Cuando uno es menor de edad, deben ser sus padres o quienes posean la patria potestad, quienes le representen a efectos de asumir o cancelar contratos y acuerdos comerciales. Hace no tantos años, esta misma limitación afectaba a las mujeres, de forma que eran sus esposos o padres quienes, en su nombre, podían, por ejemplo, abrir una cartilla de ahorros. Cuento todo esto porque acabo de tener la misma sensación de ser menor de edad a efectos jurídicos. Durante toda una semana he intentado cancelar un contrato de telefonía móvil con una empresa, movistar. A pesar de haber llamado más de una docena de veces a lo largo de varios días, la conversación siempre terminaba ante la respuesta de que el ordenador donde se encontraban mis datos con los que poder gestionar la baja no estaba operativo, con el desvío de la llamada a un departamento que nunca respondía o la espera de unas instrucciones que terminaba con la finalización sin explicaciones de la comunicación. Así, llegué a la conclusión de que estaba prisionero de un contrato del que me era imposible renegar, mi contraparte no se relacionaba conmigo a través de una oficina o una ventanilla ni me permitía enviarles un sencillo escrito pidiendo la baja, la única alternativa era un sistema telefónico que controlaba a su capricho en una red de desvíos de llamadas y de operadores sin cualificar, deslocalizados en países del tercer mundo con contratos precarios, que tenían como único objetivo hacerme perder el tiempo y disuadirme de mi objetivo.

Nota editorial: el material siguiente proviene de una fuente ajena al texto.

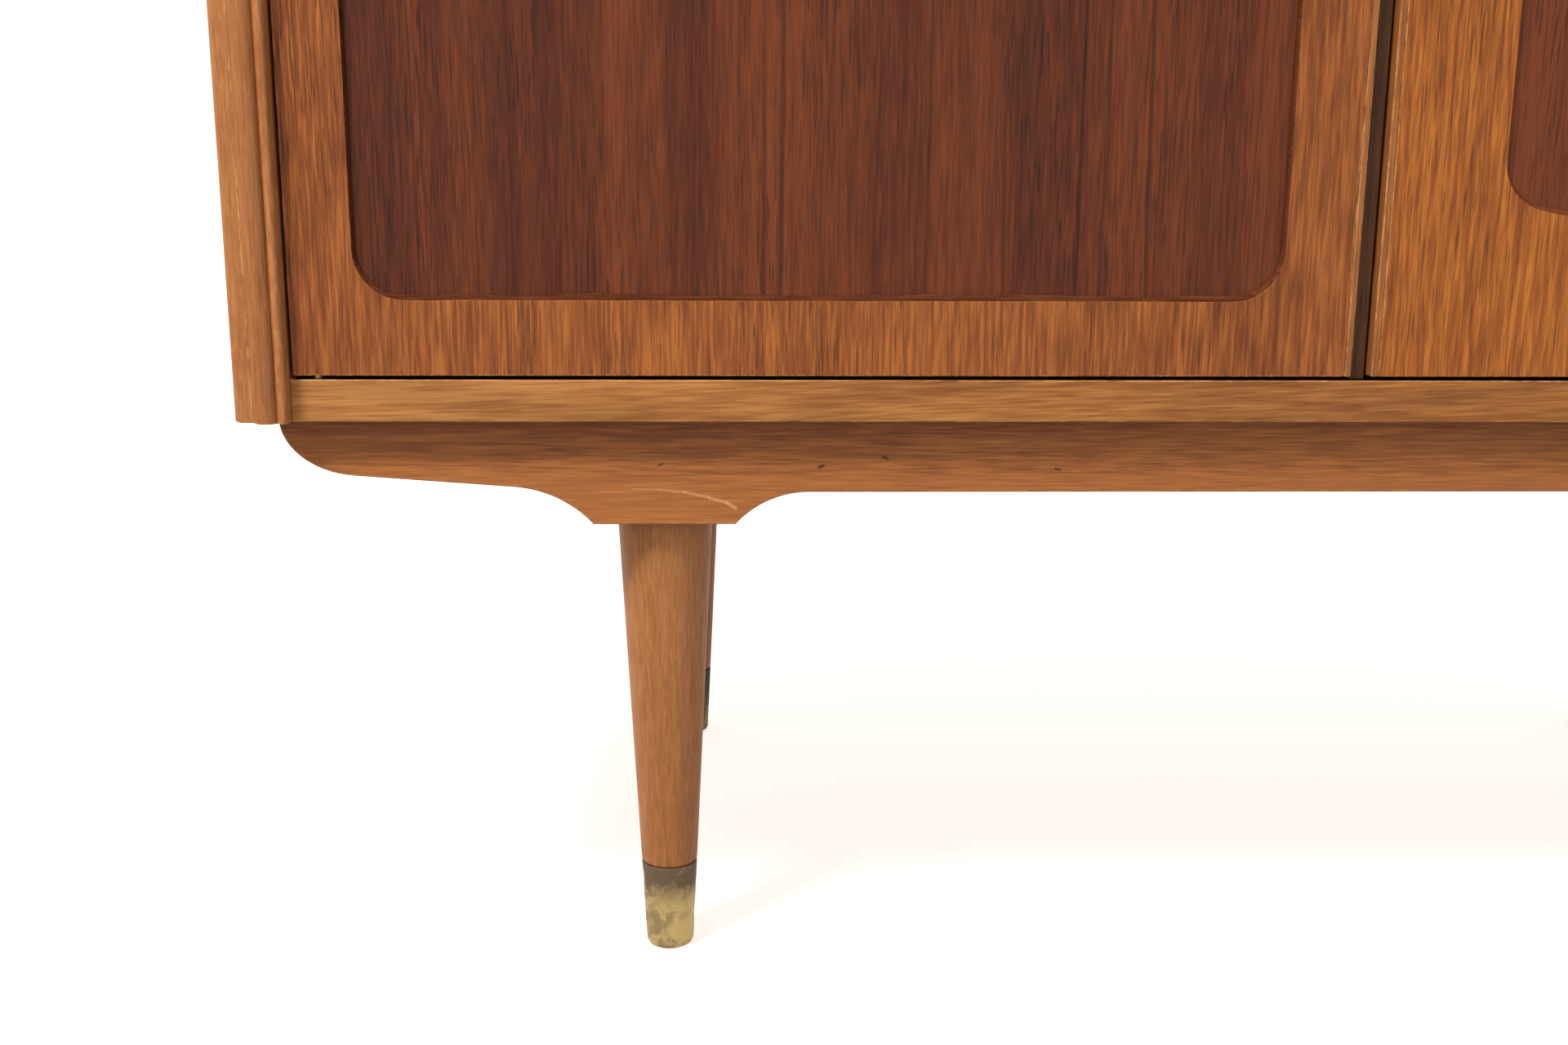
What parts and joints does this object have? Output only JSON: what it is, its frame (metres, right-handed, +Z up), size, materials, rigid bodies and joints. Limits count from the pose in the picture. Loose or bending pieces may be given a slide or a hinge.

Ante ello, la única opción fue contratar con otra empresa diferente, de forma que era ésta última la que se encargaba de dar de baja mi contrato con la primera. Y efectivamente así fue, a las 24 horas de solicitar eso que denominan portabilidad -que mi número de teléfono pase a corresponder a la nueva empresa-, ya estaba recibiendo de ambas un aviso de que se había iniciado el proceso. Así es como tuve la sensación de ese menor de edad o esa mujer del franquismo, incapacitados legalmente para suscribir o anular un contrato, y que deben encomendarse a un adulto. Los monstruos empresariales son de una soberbia y poder tal que pueden anular nuestra capacidad legal y la única vía es recurrir a otra empresa –el adulto- quien sí que podrá resolver la gestión que el humilde y sencillo ciudadano no puede. Al igual que esa mujer del franquismo que necesitó la firma del esposo para abrir una cuenta corriente, yo necesité la intervención de una empresa de telefonía para anular el contrato que tenía con la anterior. El Gran Hermano empresarial es capaz de hacer las gestiones que tú –miserable ciudadano- tienes vedado.

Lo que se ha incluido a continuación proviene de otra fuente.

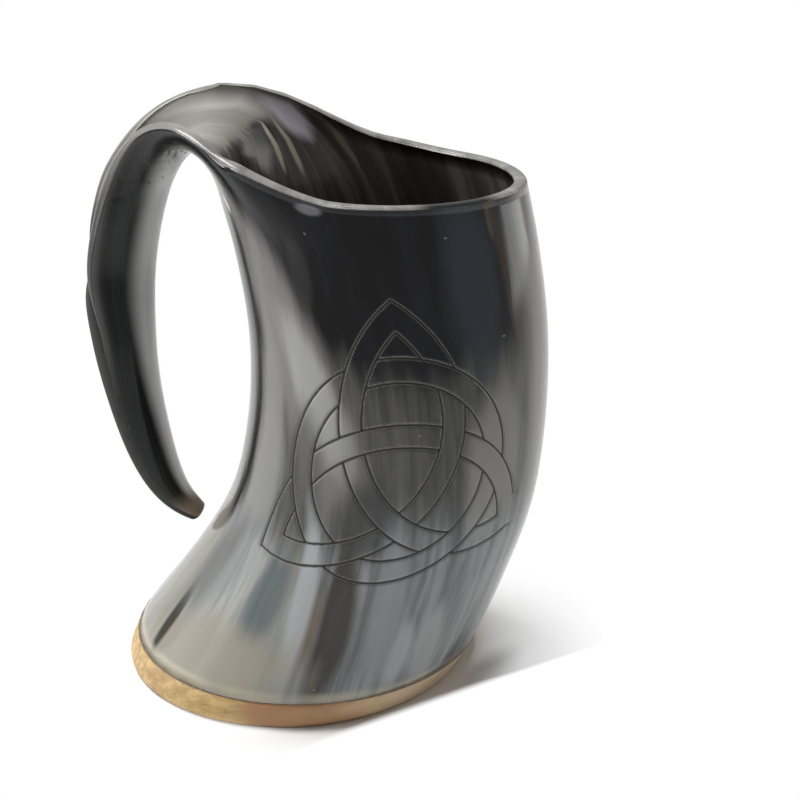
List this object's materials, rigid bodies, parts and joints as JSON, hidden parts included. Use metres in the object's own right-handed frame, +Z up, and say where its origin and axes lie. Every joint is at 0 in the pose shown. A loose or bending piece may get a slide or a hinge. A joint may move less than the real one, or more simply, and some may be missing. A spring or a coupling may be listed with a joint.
{
  "type": "horn drinking cup",
  "caption": "Horn drinking cup with a handle bent back from the horn's own tip, closed below by a glued wooden foot",
  "frame": {"origin": "middle of the foot's underside, on the table", "axes": "Z up, -X towards the handle, Y across the cup; the picture looks roughly along +Y from above"},
  "size_m": [0.136, 0.1058, 0.1631],
  "materials": {
    "horn": "polished horn, streaked dark and light",
    "foot_wood": "lightly oiled wood",
    "glue": "dark hardened glue",
    "seal": "smooth dark seal"
  },
  "bodies": {
    "root": {"horn_shell": "horn", "wooden_foot": "foot_wood", "glue_line": "glue", "floor_seal": "seal"}
  },
  "joints": []
}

Alguien dijo que el mayor avance del capitalismo se produjo cuando los sistemas jurídicos estadounidenses dotaron de personalidad legal a las empresas con unos derechos que, en muchos casos, terminaron siendo superiores a los de los ciudadanos. No es un secreto que si quieres pagar menos dinero a Hacienda o tienes una deuda con un banco, es mejor ser una empresa que ser una persona. Si George Orwell consideraba que el futuro poder más amenazante era el del Estado y el refranero español reserva ese concepto para la Iglesia o la monarquía (Con la Iglesia hemos topado o Las cosas de Palacio van despacio), la realidad es que son los grandes emporios empresariales los que se permiten el mayor desprecio y soberbia ante el ciudadano. Ningún ayuntamiento o ninguna administración pública hubiera atendido con tanto desdén una queja como el que encontré en la empresa de telefonía. De hecho descubrimos más atención a nuestra reclamación, por ejemplo, sobre el sistema de suministro de agua a nuestra vivienda, si llamamos a la concejalía de turno que si buscamos explicaciones en la empresa subcontratada por el Ayuntamiento. Me temo que si gracias a la Ilustración dejamos atrás nuestro papel de súbditos para convertirnos en ciudadanos, el capitalismo moderno nos está volviendo a convertir en súbditos de un servicio de atención telefónica.